Rodrigo Arangua, AFP | Nicaraguans look for their names on the electoral roster at a polling station during the presidential election, in Managua on November 6, 2016

Former Marxist guerrilla leader Daniel Ortega is expected to easily clinch a third consecutive term as president of Nicaragua on Sunday, buoyed by steady economic growth that has trumped fears he is trying to install autocratic family rule.


Ortega and his running mate, his wife Rosario Murillo, have nearly 70 percent support, according to a recent poll, tapping into strong voter approval for a drop in poverty in one of the poorest countries in the Americas since he took office in 2007.

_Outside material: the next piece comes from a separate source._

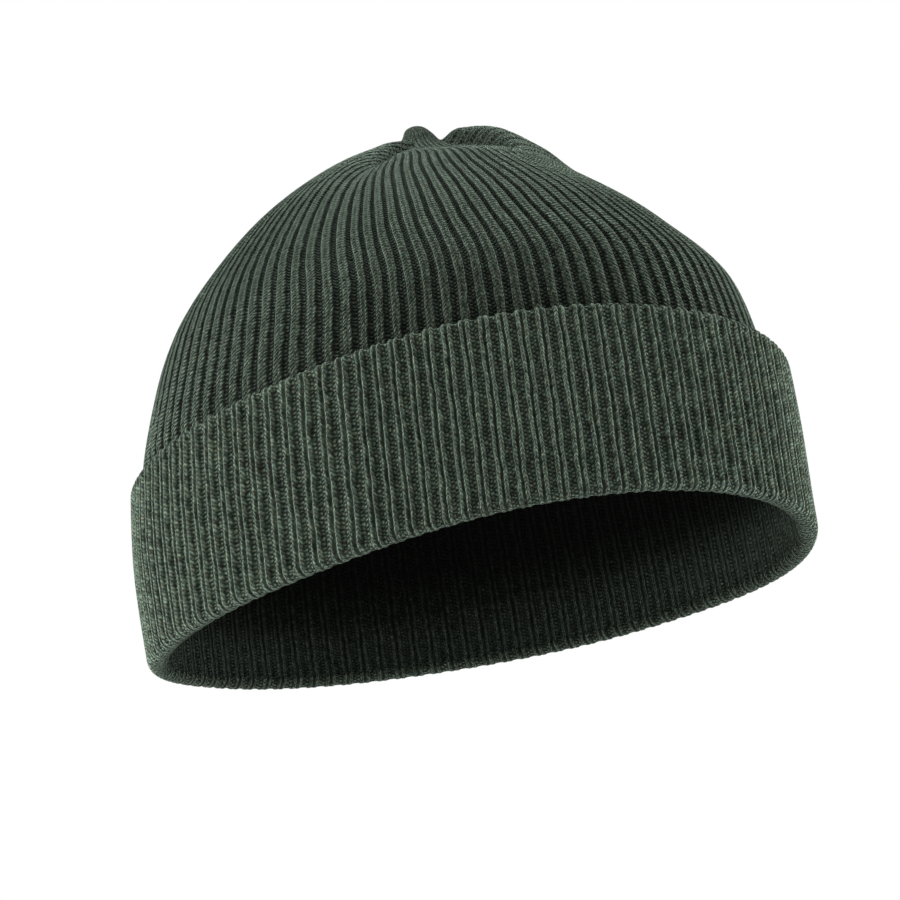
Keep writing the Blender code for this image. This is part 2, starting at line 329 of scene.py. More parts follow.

“He (Ortega) is the only person who has worked for the poor, and he will keep doing it, because that is his essence,” said Jose Vicente Pong, a 64-year-old retiree, casting his vote by the ministry of labor in Managua on Sunday morning. “He comes from poverty, and he’ll keep working for the poor.”

Emerging as leader of the Sandinista movement that toppled dictator Anastasio Somoza in 1979, Ortega served one term as president in the 1980s before being sidelined for years.

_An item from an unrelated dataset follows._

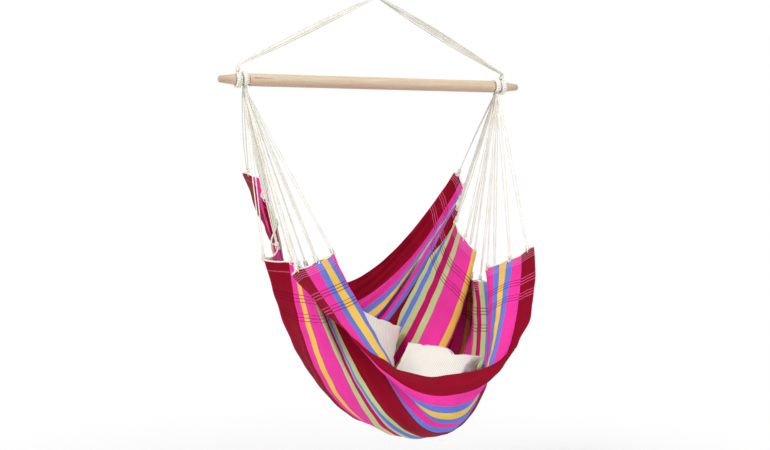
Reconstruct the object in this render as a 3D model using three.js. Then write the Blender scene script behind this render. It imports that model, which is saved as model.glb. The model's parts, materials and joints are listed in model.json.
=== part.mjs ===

By the time he won Nicaragua’s 2006 election, he had moved far enough from his Marxist roots to talk about Jesus Christ in his speeches.

Opponents have accused Ortega of trying to set up a “family dictatorship” since he appointed relatives to key posts, and after his Sandinistas pushed constitutional changes through Congress that ended presidential term limits in 2014.

“Ortega gets his way and he doesn’t care if he violates the rights of others,” said Maximino Rodriguez, candidate of the center-right Liberal Constitutionalist Party (PLC), Ortega’s closest rival polling just 8 percent support.

“Supposedly he fought against the Somoza dictatorship, and the Sandinistas themselves regard Ortega as worse than Somoza,” he added, arguing Ortega was just trying to cling to power.

There is certainly no obvious challenger.

The opposition has been in disarray since Pedro Reyes used the courts to wrest leadership of the Independent Liberal Party (PLI), the main group, from Eduardo Montealegre in June.

PLI congressmen who refused to accept the decision, calling Reyes a puppet of Ortega, were dismissed.

Hernan Selva, a 22-year-old engineering student and Ortega supporter, dismissed as “the kicks of a drowning man” the complaints by Rodriguez, who fought the Sandinistas in the 1980s as part of a right-wing paramilitary force known as the Contras.

U.S. and international organizations voiced concern about Montealegre’s ouster and Ortega’s refusal to host international observers for the vote. Still, the World Bank acknowledges that under Ortega, poverty has fallen almost 13 percentage points.
Ortega, who has made few campaign appearances, has promised to defend his social and economic achievements if he wins.

A substantial part of those gains have been funded by

Venezuelan petrodollars that have underpinned social programs, helped private business, and slashed energy costs.

Ortega has also forged alliances with entrepreneurs, helping Nicaragua to achieve average growth of 5 percent in the past five years, buttressed by high prices for its meat, coffee and gold exports, as well as remittances and foreign investment.

Despite some ups and downs, Ortega and U.S. President Barack Obama have maintained a relatively cordial relationship, demonstrating 70-year-old Ortega’s dramatic shift from a leftist firebrand to a diplomat who maintains ties with a Cold War foe.

But democracy remains a touchy subject.

A U.S. bill known as the Nica Act seeks to condition financial assistance to Nicaragua on improvements in democracy, human rights, and battling anti-corruption, leading Ortega’s government to decry “interference” from Washington in September.